--- BEGIN GIVEN DATA ---
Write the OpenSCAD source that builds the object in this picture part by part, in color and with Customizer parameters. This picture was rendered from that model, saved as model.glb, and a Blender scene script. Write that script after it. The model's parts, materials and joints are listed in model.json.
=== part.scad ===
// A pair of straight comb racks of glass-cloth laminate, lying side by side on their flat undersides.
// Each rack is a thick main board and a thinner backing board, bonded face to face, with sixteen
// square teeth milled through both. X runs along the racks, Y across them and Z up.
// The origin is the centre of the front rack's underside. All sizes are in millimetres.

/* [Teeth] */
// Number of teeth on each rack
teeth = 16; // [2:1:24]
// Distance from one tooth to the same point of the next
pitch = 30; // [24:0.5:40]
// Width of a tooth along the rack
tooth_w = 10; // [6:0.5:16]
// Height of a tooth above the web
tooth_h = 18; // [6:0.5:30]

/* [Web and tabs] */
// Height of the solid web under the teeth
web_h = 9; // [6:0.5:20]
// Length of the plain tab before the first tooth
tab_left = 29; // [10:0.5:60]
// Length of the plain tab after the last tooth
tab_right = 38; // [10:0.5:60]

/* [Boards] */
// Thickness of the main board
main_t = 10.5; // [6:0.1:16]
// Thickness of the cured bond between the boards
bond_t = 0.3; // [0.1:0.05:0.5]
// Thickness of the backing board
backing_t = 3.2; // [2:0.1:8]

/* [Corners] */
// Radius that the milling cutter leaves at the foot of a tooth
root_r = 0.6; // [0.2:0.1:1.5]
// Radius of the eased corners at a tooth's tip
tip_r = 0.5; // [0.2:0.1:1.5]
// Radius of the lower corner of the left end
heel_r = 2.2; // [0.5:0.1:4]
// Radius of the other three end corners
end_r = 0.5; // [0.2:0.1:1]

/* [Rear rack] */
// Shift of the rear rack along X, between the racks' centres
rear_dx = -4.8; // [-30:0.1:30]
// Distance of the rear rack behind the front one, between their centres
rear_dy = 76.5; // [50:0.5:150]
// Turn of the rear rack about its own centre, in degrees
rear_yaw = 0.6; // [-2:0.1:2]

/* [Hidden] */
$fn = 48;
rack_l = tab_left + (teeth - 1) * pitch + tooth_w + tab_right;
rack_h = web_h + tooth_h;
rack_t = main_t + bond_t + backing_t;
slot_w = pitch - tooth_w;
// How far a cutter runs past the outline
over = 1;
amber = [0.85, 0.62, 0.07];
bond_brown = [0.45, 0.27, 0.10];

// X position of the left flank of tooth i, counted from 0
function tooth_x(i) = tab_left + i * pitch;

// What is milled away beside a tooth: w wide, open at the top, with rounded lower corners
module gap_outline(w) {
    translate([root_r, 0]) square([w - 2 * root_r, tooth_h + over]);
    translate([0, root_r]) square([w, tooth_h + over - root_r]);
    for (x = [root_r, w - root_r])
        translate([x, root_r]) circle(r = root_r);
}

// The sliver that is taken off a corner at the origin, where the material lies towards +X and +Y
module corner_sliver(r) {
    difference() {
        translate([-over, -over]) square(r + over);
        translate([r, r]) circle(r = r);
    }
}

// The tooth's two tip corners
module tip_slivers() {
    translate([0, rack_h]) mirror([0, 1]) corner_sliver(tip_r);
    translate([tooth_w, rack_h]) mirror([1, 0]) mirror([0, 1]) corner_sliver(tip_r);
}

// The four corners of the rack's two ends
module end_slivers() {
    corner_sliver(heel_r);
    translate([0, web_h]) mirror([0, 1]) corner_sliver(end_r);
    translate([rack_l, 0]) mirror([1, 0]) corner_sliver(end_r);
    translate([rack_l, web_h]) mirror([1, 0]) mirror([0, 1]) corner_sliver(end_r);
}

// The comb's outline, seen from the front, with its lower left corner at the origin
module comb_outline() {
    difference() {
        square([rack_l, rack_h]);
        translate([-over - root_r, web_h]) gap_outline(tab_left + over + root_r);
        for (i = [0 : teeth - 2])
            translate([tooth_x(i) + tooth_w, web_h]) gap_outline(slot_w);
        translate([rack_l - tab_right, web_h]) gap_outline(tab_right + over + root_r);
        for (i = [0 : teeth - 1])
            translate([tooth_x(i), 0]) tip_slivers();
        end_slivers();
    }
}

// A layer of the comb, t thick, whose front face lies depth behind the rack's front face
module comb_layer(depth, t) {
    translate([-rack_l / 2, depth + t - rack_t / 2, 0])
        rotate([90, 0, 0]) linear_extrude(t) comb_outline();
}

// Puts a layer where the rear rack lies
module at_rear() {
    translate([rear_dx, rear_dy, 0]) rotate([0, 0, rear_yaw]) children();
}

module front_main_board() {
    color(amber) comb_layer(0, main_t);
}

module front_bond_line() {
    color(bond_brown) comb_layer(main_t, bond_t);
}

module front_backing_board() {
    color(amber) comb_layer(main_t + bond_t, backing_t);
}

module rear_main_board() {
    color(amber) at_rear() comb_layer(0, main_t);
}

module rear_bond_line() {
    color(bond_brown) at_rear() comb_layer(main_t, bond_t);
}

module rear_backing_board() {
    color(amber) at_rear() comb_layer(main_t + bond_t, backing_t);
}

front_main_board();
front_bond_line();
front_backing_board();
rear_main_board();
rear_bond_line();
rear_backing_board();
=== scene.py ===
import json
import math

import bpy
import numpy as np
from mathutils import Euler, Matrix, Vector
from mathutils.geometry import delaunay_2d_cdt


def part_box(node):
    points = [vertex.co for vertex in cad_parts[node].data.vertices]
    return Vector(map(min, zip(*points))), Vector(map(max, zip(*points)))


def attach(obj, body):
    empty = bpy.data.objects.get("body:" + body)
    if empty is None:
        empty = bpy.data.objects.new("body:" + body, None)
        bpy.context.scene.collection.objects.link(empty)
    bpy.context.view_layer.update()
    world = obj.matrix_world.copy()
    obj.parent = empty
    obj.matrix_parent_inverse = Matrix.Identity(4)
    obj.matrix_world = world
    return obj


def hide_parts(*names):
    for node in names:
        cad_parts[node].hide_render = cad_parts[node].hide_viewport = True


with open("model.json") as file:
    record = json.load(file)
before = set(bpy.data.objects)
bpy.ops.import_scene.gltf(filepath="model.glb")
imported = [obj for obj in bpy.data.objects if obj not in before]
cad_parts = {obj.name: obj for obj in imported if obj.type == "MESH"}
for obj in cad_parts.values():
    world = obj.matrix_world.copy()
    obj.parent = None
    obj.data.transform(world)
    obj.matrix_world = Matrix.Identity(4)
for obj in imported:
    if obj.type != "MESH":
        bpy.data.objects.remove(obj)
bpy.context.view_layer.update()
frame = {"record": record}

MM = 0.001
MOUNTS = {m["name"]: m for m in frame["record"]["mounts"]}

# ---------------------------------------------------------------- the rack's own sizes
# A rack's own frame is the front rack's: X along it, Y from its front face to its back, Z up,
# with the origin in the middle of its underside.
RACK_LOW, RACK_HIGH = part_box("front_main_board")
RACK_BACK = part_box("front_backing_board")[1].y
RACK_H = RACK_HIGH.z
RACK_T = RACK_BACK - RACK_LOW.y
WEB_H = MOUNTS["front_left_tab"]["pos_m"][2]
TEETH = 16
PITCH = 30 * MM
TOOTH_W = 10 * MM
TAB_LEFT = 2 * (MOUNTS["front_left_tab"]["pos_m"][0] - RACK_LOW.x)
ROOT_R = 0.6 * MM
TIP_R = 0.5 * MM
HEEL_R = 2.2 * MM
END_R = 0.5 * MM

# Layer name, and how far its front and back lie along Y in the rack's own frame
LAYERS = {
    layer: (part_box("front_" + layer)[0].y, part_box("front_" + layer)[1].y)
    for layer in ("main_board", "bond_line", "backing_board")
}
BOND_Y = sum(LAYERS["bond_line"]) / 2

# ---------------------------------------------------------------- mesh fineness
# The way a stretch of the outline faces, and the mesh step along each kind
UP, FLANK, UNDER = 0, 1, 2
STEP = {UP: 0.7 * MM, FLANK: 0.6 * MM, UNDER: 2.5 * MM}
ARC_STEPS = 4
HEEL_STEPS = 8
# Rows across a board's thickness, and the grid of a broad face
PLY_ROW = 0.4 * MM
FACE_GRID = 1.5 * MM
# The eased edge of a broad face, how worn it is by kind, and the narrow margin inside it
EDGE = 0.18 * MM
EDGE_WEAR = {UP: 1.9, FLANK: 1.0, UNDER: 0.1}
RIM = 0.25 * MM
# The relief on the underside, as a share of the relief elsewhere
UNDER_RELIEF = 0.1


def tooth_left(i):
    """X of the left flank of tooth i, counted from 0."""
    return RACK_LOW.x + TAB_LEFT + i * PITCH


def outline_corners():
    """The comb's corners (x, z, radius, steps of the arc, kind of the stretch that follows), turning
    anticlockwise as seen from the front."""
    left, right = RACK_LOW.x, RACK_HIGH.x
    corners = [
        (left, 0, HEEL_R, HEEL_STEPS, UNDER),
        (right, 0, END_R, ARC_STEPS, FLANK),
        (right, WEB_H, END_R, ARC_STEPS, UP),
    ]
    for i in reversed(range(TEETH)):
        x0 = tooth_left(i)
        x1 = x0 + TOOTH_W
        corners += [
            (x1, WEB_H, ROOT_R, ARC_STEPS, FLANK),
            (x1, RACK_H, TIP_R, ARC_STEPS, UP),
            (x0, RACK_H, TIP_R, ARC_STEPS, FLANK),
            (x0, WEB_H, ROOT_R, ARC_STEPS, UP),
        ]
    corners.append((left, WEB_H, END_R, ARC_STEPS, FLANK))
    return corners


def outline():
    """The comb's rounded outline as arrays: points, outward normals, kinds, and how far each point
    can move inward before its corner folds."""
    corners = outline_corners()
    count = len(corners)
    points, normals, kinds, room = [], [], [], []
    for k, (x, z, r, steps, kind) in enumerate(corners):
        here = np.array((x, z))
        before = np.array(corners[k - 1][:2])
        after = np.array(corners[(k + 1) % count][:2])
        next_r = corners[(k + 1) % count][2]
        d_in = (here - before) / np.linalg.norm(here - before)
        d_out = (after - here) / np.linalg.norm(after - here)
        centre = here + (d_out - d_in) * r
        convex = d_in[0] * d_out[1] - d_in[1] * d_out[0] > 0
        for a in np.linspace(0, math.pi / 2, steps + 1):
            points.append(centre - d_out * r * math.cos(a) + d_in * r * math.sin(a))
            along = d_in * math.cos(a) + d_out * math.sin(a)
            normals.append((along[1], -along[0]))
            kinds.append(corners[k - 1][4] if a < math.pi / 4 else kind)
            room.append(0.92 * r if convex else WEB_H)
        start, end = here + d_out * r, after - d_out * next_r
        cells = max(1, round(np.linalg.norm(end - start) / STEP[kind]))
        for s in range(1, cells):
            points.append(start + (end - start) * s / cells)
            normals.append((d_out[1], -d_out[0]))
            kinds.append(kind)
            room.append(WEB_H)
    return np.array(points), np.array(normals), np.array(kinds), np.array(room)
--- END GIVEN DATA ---
● YOUR TASK:
Only the lines from the one containing "bpy.context.scene.collection.objects.link(empty)" to the one containing "record = json.load(file)" are to be printed, both ends included, exactly as written.

● SOLUTION TO THIS EXERCISE:
        bpy.context.scene.collection.objects.link(empty)
    bpy.context.view_layer.update()
    world = obj.matrix_world.copy()
    obj.parent = empty
    obj.matrix_parent_inverse = Matrix.Identity(4)
    obj.matrix_world = world
    return obj


def hide_parts(*names):
    for node in names:
        cad_parts[node].hide_render = cad_parts[node].hide_viewport = True


with open("model.json") as file:
    record = json.load(file)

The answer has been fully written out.